- Supreme Court of the United States

Decided June 4, 2001
- Full case name: Pollard v. E. I. du Pont de Nemours & Co.
- Citations: 532 U.S. 843 (more)

Holding
- Front pay is not an element of compensatory damages under the Civil Rights Act of 1991 and thus is not subject to the damages cap imposed by the Act.

Court membership
- Chief Justice William Rehnquist Associate Justices John P. Stevens · Sandra Day O'Connor Antonin Scalia · Anthony Kennedy David Souter · Clarence Thomas Ruth Bader Ginsburg · Stephen Breyer

Case opinion
- Majority: Thomas, joined by unanimous

Laws applied
- Civil Rights Act of 1991

= Pollard v. E. I. du Pont de Nemours & Co. =

Pollard v.
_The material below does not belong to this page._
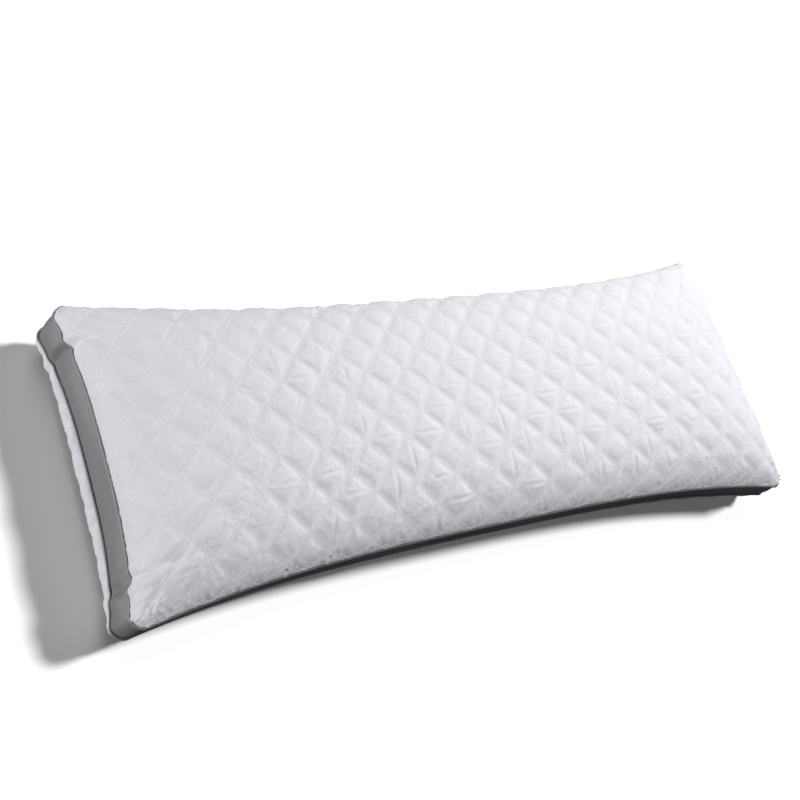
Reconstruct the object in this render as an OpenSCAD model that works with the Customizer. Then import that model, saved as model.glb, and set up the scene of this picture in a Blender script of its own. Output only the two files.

E. I. du Pont de Nemours & Co., 532 U.S. 843 (2001), was a United States Supreme Court case in which the Court held that front pay is not an element of compensatory damages under the Civil Rights Act of 1991 and thus is not subject to the damages cap imposed by the Act. Front pay, as opposed to back pay, is a "monetary remedy available when circumstances dictate that it is not possible for the employee to be reinstated."